__Description of the task__
Reproduce exactly the section that begins at the line containing "The build123d and" and ends at the line containing "return rod((x, start, z), (0, 1, 0), gallery_rod_radius, end", both lines included; omit all other lines.

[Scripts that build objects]
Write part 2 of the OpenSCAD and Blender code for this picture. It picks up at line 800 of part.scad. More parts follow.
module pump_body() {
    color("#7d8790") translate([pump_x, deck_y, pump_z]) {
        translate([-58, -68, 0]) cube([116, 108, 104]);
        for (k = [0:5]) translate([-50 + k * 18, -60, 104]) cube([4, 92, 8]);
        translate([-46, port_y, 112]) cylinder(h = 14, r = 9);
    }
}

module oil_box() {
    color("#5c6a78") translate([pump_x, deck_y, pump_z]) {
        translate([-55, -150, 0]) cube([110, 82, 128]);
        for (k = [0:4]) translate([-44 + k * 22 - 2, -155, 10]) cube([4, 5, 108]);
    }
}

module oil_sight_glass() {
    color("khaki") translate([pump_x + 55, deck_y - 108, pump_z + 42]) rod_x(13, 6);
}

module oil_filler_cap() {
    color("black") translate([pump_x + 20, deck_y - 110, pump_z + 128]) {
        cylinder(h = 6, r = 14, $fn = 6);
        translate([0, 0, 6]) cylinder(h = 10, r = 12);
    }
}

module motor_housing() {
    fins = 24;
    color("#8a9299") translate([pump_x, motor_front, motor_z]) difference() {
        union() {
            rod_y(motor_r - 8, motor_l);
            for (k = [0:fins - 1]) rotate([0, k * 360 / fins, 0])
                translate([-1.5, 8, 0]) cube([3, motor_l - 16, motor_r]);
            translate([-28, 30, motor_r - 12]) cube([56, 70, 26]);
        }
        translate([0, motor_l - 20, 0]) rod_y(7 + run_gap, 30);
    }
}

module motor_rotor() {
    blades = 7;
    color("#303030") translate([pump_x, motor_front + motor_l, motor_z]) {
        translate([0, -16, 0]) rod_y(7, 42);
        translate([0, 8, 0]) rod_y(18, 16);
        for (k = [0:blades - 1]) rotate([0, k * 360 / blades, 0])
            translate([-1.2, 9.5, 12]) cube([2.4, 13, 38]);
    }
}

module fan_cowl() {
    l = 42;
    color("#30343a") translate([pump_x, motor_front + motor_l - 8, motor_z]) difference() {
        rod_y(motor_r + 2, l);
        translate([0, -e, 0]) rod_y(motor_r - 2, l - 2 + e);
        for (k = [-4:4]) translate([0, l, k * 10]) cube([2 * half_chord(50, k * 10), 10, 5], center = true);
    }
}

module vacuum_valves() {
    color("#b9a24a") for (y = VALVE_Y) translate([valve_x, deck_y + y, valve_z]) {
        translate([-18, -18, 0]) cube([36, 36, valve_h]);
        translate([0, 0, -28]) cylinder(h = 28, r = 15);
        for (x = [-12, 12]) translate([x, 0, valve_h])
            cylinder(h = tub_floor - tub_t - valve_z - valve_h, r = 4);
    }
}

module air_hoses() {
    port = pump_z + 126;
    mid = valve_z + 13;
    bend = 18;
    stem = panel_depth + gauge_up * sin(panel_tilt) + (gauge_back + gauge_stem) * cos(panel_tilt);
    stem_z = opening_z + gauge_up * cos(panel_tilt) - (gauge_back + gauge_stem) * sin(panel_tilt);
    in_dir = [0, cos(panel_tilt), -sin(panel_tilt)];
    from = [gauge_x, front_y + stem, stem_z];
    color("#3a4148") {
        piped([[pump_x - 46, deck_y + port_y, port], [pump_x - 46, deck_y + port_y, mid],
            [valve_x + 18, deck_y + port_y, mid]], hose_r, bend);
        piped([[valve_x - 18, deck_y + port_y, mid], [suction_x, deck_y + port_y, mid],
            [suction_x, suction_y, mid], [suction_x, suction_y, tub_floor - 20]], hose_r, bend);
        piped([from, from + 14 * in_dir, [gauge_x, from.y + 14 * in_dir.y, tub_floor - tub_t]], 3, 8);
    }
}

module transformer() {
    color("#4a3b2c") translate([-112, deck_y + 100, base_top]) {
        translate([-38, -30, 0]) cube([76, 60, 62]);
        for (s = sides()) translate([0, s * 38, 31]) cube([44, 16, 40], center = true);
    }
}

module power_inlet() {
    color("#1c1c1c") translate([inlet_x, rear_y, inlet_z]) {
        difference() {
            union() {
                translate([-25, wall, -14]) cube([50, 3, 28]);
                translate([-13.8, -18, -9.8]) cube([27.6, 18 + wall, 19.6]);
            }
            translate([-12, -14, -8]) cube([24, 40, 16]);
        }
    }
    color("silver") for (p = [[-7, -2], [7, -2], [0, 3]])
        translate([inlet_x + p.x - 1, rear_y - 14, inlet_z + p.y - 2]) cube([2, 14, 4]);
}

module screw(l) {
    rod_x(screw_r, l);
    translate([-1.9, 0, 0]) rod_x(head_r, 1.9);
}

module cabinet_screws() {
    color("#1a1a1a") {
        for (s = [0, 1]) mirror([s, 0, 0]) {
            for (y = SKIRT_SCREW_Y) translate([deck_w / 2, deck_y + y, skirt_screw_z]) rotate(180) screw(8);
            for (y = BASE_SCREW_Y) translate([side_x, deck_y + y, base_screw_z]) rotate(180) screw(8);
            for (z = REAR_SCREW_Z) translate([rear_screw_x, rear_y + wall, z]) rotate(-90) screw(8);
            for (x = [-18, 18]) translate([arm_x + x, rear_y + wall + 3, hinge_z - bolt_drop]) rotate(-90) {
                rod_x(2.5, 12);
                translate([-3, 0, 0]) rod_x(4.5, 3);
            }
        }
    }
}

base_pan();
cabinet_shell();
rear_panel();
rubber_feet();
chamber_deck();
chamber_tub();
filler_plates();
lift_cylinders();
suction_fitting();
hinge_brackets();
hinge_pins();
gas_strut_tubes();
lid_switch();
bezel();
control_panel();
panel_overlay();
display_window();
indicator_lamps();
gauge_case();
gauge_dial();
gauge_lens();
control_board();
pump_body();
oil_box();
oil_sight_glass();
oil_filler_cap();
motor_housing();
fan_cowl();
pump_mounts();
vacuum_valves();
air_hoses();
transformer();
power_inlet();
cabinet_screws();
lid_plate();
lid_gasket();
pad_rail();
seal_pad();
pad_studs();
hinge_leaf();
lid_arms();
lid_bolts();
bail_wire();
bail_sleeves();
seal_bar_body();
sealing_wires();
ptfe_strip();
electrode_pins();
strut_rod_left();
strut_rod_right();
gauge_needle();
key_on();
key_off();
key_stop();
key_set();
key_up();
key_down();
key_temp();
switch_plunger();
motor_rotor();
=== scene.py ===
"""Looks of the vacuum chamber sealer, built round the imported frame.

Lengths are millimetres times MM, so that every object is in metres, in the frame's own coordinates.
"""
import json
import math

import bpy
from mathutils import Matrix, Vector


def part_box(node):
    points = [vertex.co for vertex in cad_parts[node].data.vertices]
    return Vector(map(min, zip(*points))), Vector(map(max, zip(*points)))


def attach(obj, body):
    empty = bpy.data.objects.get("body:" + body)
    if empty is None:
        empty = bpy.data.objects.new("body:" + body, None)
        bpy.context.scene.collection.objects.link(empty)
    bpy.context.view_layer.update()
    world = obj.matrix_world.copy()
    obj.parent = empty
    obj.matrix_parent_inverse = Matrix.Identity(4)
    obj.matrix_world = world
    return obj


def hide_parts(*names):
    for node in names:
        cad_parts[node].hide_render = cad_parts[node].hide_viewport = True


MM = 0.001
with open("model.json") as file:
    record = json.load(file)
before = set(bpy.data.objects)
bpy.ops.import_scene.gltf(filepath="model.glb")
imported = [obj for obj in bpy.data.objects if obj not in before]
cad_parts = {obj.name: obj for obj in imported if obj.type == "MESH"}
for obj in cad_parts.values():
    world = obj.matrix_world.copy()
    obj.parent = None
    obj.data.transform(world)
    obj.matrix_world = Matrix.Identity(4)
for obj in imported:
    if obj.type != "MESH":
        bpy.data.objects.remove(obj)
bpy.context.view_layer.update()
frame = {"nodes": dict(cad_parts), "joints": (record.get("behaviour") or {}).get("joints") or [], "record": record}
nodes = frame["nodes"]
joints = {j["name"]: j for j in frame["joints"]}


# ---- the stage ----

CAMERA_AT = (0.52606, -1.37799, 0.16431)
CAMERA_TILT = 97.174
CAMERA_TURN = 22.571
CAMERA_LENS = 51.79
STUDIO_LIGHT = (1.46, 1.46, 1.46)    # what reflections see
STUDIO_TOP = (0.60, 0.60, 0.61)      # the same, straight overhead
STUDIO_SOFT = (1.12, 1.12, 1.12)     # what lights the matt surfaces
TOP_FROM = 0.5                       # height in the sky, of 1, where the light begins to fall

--

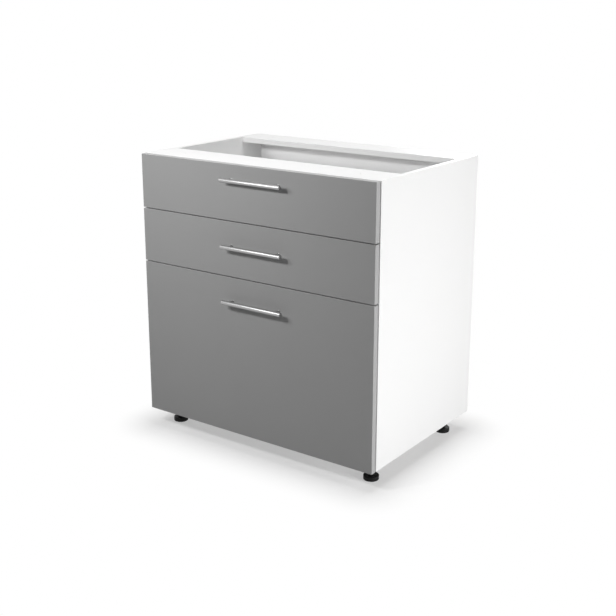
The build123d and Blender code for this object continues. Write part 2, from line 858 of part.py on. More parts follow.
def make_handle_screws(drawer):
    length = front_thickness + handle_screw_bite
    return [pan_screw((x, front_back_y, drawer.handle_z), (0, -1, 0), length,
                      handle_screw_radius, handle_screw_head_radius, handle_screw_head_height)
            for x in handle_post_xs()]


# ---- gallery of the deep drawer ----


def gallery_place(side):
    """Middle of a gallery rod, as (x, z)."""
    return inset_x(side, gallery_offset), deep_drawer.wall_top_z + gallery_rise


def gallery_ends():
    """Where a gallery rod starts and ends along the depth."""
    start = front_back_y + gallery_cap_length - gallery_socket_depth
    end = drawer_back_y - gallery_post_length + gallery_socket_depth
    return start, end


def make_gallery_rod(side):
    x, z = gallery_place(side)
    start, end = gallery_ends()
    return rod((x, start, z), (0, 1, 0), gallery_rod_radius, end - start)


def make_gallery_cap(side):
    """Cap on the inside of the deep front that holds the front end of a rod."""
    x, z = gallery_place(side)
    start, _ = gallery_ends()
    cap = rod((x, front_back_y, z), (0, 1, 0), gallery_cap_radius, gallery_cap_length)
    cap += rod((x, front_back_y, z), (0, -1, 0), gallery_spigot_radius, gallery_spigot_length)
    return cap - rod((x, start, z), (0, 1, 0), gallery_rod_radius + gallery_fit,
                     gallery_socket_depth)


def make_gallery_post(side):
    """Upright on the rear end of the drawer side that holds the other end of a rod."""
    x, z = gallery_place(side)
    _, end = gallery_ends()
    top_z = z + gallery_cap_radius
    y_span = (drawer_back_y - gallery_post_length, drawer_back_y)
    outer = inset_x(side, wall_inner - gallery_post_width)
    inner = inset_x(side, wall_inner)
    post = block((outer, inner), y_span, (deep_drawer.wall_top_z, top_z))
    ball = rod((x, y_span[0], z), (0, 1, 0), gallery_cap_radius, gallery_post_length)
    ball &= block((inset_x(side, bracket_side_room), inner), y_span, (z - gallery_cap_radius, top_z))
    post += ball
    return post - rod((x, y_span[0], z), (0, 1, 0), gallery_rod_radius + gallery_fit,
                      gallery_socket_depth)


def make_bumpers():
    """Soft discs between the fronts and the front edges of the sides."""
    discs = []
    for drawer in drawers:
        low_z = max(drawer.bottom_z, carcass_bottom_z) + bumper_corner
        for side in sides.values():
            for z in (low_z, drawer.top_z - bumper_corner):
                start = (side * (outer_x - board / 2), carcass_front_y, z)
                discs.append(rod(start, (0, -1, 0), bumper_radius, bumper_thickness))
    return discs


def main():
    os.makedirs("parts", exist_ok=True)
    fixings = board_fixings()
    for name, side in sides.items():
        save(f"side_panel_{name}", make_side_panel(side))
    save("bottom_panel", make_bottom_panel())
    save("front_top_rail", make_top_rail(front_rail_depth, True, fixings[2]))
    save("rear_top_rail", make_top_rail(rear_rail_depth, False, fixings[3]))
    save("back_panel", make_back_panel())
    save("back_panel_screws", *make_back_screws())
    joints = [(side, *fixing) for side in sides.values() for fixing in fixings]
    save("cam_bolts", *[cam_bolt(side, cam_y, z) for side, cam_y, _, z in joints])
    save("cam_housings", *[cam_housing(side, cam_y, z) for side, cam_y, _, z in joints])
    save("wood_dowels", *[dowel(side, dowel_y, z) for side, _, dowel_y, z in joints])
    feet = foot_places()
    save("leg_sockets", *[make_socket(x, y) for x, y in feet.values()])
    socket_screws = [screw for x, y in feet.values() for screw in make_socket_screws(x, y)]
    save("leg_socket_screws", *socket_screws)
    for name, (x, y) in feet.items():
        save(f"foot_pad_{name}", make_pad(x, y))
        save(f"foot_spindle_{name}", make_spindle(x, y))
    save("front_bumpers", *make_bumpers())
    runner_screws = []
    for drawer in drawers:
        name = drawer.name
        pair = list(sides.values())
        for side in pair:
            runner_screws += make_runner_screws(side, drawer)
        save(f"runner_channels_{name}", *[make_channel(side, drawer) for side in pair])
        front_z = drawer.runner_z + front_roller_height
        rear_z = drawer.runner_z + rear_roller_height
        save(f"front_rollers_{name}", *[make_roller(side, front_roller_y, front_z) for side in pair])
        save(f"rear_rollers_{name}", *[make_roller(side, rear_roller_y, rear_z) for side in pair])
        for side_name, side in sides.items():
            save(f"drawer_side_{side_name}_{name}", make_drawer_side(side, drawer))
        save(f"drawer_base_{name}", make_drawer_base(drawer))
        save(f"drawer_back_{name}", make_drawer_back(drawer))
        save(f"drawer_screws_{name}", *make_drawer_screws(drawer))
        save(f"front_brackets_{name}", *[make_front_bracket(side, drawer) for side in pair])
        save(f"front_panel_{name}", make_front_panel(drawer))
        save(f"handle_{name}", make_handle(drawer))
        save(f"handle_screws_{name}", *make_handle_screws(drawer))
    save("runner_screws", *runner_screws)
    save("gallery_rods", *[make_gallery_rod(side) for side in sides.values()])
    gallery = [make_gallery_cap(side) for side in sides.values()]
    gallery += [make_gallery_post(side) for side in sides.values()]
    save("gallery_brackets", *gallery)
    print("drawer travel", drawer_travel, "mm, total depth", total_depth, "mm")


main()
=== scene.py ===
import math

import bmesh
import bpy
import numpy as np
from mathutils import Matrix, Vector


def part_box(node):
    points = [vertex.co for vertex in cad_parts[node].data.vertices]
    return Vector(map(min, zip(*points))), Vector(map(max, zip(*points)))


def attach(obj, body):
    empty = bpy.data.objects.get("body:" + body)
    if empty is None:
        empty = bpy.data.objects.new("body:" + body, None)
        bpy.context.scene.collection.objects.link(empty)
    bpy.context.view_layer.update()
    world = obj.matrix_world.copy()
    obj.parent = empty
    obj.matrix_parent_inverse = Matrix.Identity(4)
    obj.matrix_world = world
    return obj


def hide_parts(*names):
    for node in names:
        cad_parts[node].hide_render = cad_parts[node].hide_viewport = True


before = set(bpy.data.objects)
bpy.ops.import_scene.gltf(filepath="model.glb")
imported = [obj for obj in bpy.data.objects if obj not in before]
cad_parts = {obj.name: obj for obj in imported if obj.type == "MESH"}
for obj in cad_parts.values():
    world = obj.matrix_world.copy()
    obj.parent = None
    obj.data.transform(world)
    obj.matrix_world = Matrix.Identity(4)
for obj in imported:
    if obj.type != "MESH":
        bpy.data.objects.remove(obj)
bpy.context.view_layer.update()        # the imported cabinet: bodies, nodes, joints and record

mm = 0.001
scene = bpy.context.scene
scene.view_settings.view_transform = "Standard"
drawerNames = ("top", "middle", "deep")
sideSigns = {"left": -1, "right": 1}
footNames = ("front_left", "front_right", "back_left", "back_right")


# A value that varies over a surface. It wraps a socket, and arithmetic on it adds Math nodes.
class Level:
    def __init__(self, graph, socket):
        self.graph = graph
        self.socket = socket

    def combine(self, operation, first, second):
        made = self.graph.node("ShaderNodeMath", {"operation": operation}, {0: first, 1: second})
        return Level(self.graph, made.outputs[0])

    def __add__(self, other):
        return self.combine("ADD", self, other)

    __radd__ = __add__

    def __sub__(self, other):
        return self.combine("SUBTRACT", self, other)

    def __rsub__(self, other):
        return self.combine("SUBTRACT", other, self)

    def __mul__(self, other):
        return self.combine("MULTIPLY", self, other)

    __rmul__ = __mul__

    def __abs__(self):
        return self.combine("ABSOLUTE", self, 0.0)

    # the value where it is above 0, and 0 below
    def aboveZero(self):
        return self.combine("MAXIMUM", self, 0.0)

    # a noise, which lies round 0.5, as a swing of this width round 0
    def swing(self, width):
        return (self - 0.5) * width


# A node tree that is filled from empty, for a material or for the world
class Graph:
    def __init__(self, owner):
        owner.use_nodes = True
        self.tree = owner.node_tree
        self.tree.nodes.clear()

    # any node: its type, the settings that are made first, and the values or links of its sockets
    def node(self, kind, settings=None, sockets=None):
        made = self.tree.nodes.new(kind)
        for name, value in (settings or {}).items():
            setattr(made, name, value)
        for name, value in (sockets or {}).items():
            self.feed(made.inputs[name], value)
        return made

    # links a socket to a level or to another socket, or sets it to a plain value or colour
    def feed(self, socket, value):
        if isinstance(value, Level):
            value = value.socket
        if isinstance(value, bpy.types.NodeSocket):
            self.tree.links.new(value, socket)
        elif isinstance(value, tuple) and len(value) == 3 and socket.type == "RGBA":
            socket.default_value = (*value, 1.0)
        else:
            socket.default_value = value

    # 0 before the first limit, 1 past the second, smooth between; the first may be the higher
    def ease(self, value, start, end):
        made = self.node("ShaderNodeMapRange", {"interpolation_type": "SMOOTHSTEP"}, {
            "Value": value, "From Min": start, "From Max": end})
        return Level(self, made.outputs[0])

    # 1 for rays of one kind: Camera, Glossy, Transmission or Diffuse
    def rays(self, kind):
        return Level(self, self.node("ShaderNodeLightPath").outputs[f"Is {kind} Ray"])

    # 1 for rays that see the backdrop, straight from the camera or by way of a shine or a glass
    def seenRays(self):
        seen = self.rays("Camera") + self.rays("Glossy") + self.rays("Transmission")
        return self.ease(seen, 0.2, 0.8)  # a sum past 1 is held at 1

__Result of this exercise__
The build123d and Blender code for this object continues. Write part 2, from line 858 of part.py on. More parts follow.
def make_handle_screws(drawer):
    length = front_thickness + handle_screw_bite
    return [pan_screw((x, front_back_y, drawer.handle_z), (0, -1, 0), length,
                      handle_screw_radius, handle_screw_head_radius, handle_screw_head_height)
            for x in handle_post_xs()]


# ---- gallery of the deep drawer ----


def gallery_place(side):
    """Middle of a gallery rod, as (x, z)."""
    return inset_x(side, gallery_offset), deep_drawer.wall_top_z + gallery_rise


def gallery_ends():
    """Where a gallery rod starts and ends along the depth."""
    start = front_back_y + gallery_cap_length - gallery_socket_depth
    end = drawer_back_y - gallery_post_length + gallery_socket_depth
    return start, end


def make_gallery_rod(side):
    x, z = gallery_place(side)
    start, end = gallery_ends()
    return rod((x, start, z), (0, 1, 0), gallery_rod_radius, end - start)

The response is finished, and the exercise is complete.